開催報告

2023年度 第5回 都医学研都民講座(2023年10月10日 開催)
「聴こえ」と健康な未来社会


難聴プロジェクトリーダー 吉川 欣亮

難聴は最も患者数が多い感覚器疾患であります。難聴の発症には遺伝的素因が深く関係することが知られていましたが、今後はスマートフォンなどパーソナルオーディオ機器の長時間使用による聴覚組織・細胞へのダメージの蓄積、高齢者人口の増加によって、患者が増加し、世界保健機関(WHO)の予測では、2050 年には世界の約 25 億の人が聴覚に何らかの障害を持つことになると予測しています。そこで今回の都民講座は、難聴治療の現状と、未来に向けた難聴治療への取り組みをテーマに、大阪大学大学院医学研究科の日比野浩先生をお迎えして開催しました。

日比野先生は今回の講演において、音の聴こえの仕組みと難聴の原因について最初に紹介され、難聴の診断、予防および治療の現状と未来を中心についてお話しされました。特に、特効薬がない難聴にとって重要な治療機器である補聴器と人工内耳の利点と、問題点について詳しくお話され、補聴器と人工内耳の実装における個人差や、操作性の難しさ、今後の改善点など、生理学者、耳鼻科医でありながら工学知識が豊富な日比野先生ならではの知識とメッセージが込められたお話に、講演後に参加者から多くのご質問を頂き、今回の都民講座はとても有意義なものとなったと私は感じております。

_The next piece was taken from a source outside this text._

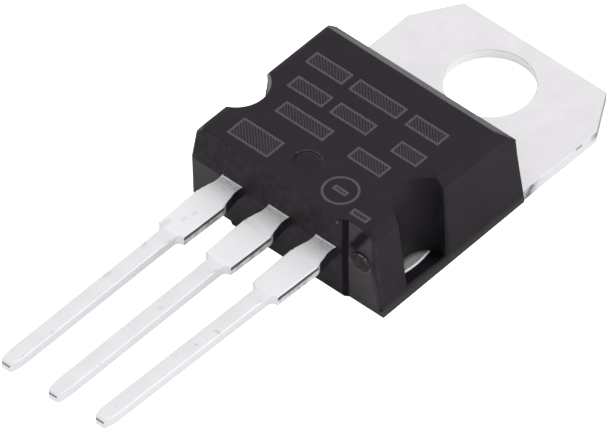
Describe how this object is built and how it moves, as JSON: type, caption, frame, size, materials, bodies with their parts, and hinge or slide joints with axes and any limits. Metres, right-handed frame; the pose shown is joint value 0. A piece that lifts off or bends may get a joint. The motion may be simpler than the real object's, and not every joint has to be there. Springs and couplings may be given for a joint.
{
  "type": "voltage regulator",
  "caption": "Three-lead voltage regulator in a moulded package with a screw-down heatsink tab and straight through-hole leads.",
  "frame": {"origin": "centre of the mounting hole, on the back face of the heatsink tab", "axes": "+X to the right seen from the marked front with the leads down, +Y towards the free edge of the tab (the leads point to -Y), +Z out of the marked front; the part lies on its back at z = 0"},
  "size_m": [0.0104, 0.0292, 0.0045],
  "materials": {
    "epoxy": "black mould resin with a fine satin surface, glossier in the notches",
    "tinned_copper": "matte tin plating over copper, greyer where the metal was sheared",
    "silicon": "polished silicon chip with a fine metal pattern",
    "solder": "dull soft solder",
    "bond_wire": "bright drawn aluminium wire"
  },
  "bodies": {
    "root": {"moulded_body": "epoxy", "heatsink_tab": "tinned_copper", "input_lead": "tinned_copper", "output_lead": "tinned_copper", "silicon_die": "silicon", "die_attach_solder": "solder", "input_bond_wire": "bond_wire", "output_bond_wire": "bond_wire", "ground_bond_wire": "bond_wire"}
  },
  "joints": []
}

講演の中でもお話されましたが、私たちのプロジェクトは、日比野先生のグループ、大阪大学大学院基礎工学研究科の川野先生のグループ、東京理科大学理学部の由井先生のグループと医工連携チームを組み、加齢性難聴を治療標的とした新たな内耳の病態診断システム、遺伝子治療法、次世代人工内耳の開発に取り組んでおります。本年度の難聴治療のビックニュースは、難聴患者における遺伝子治療の成功であり1)、多くの先天性難聴患者に希望を与えました。私たちも日比野グループとともに新たな遺伝子治療法の開発に挑戦しており、その研究成果も含めた難聴治療における最新情報を都民、国民の皆さまに発信していきたいと考えております。

1)
Lv J et al. AAV1-hOTOF gene therapy for autosomal recessive deafness 9: a single-arm trial. Lancet. 2024, S0140-6736(23) 02874-X. doi: 10.1016/S0140-6736(23)02874-X.